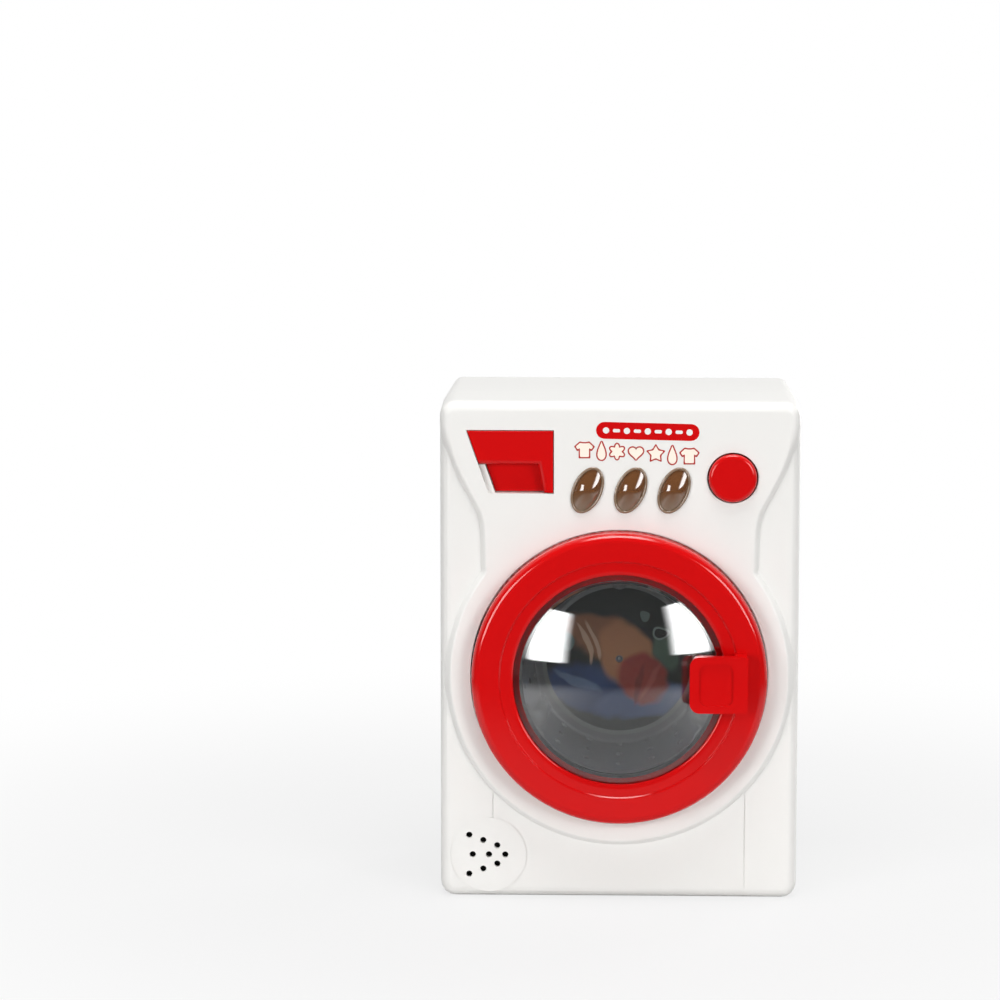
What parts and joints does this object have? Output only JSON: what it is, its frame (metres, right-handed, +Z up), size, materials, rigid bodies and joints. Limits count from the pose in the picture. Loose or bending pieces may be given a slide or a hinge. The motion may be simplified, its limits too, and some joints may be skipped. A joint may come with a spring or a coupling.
{
  "type": "toy washing machine",
  "caption": "Free-standing toy front-loading washing machine with a hinged round domed door, turning geared drum, push button, lamp lenses and a detergent drawer.",
  "frame": {"origin": "centre of the bounding box's footprint, on the surface the toy stands on", "axes": "+Z up, the door side faces -Y, +X to the right seen from the front"},
  "size_m": [0.17, 0.134, 0.24],
  "materials": {
    "white_abs": "glossy moulded ABS, white",
    "red_abs": "glossy moulded ABS, deep red",
    "clear_dome": "clear moulded polystyrene",
    "smoky_lens": "glossy translucent smoky brown",
    "grey_tub": "satin moulded plastic, dark grey",
    "grey_drum": "satin moulded plastic, grey",
    "picture_card": "printed card disc, matt lacquer",
    "screw_steel": "zinc-plated steel",
    "pin_steel": "bright steel wire and rod",
    "motor_can": "plated sheet steel",
    "bronze": "sintered bronze",
    "brass": "machined brass",
    "gear_nylon": "natural acetal, satin",
    "board_green": "fibreglass board with green solder mask",
    "led_white": "diffused epoxy",
    "switch_black": "black thermoplastic",
    "cone_paper": "coated paper",
    "cell_jacket": "plain sleeve over a steel can"
  },
  "bodies": {
    "casing": {"front_shell": "white_abs", "rear_shell": "white_abs", "shell_screws": "screw_steel", "drum_tub": "grey_tub", "tub_screws": "screw_steel", "drum_bush": "bronze", "gearbox_plate": "gear_nylon", "gearbox_cover": "gear_nylon", "gearbox_screws": "screw_steel", "gear_pins": "pin_steel", "motor": "motor_can", "control_board": "board_green", "lamp_leds": "led_white", "button_switch": "switch_black", "board_screws": "screw_steel", "lamp_lens_left": "smoky_lens", "lamp_lens_middle": "smoky_lens", "lamp_lens_right": "smoky_lens", "speaker_frame": "motor_can", "speaker_cone": "cone_paper", "speaker_clamp": "gear_nylon", "speaker_screws": "screw_steel", "drawer_sleeve": "white_abs", "sleeve_screws": "screw_steel", "battery_springs": "pin_steel", "battery_plates": "pin_steel", "battery_cells": "cell_jacket", "door_hinge_pin": "pin_steel", "button_spring": "pin_steel"},
    "door": {"door_ring": "red_abs", "door_window": "clear_dome", "door_back_ring": "red_abs", "door_handle": "red_abs", "door_screws": "screw_steel"},
    "drum": {"drum": "grey_drum", "drum_disc": "picture_card", "drum_shaft": "pin_steel", "drum_gear": "gear_nylon", "drum_screw": "screw_steel"},
    "second_gear": {"second_gear": "gear_nylon"},
    "first_gear": {"first_gear": "gear_nylon"},
    "pinion": {"motor_pinion": "brass", "motor_shaft": "pin_steel"},
    "button": {"start_button": "red_abs"},
    "drawer": {"detergent_drawer": "red_abs"},
    "lid": {"battery_cover": "white_abs", "battery_cover_screw": "screw_steel"}
  },
  "joints": [
    {"name": "drum_spin", "type": "hinge", "parent": "casing", "child": "drum", "pos_m": [0, -0.017, 0.1085], "axis": [0, 1, 0], "continuous": true},
    {"name": "second_gear_spin", "type": "hinge", "parent": "casing", "child": "second_gear", "pos_m": [0.015, 0.013, 0.1085], "axis": [0, 1, 0], "continuous": true},
    {"name": "first_gear_spin", "type": "hinge", "parent": "casing", "child": "first_gear", "pos_m": [0.0219, 0.013, 0.12045], "axis": [0, 1, 0], "continuous": true},
    {"name": "motor_spin", "type": "hinge", "parent": "casing", "child": "pinion", "pos_m": [0.0081, 0.013, 0.12045], "axis": [0, 1, 0], "continuous": true},
    {"name": "door_hinge", "type": "hinge", "parent": "casing", "child": "door", "pos_m": [-0.063, -0.051, 0.1085], "axis": [0, 0, -1], "range_deg": [0, 95]},
    {"name": "button_press", "type": "slide", "parent": "casing", "child": "button", "axis": [0, 1, 0], "range_m": [0, 0.0025], "stiffness_N_per_m": 300, "springref_m": -0.002, "deforming": ["button_spring"]},
    {"name": "drawer_slide", "type": "slide", "parent": "casing", "child": "drawer", "axis": [0, -1, 0], "range_m": [0, 0.034]},
    {"name": "lid_lift", "type": "slide", "parent": "casing", "child": "lid", "axis": [0, 1, 0], "range_m": [0, 0.025]}
  ],
  "couplings": [
    {"joint": "second_gear_spin", "follows": "drum_spin", "ratio": -4},
    {"joint": "first_gear_spin", "follows": "drum_spin", "ratio": 14.4},
    {"joint": "motor_spin", "follows": "drum_spin", "ratio": -51.84}
  ]
}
====
Task brief: Collect the lines that hold "materials".

Output of the exercise:
What parts and joints does this object have? Output only JSON: what it is, its frame (metres, right-handed, +Z up), size, materials, rigid bodies and joints. Limits count from the pose in the picture. Loose or bending pieces may be given a slide or a hinge. The motion may be simplified, its limits too, and some joints may be skipped. A joint may come with a spring or a coupling.
  "materials": {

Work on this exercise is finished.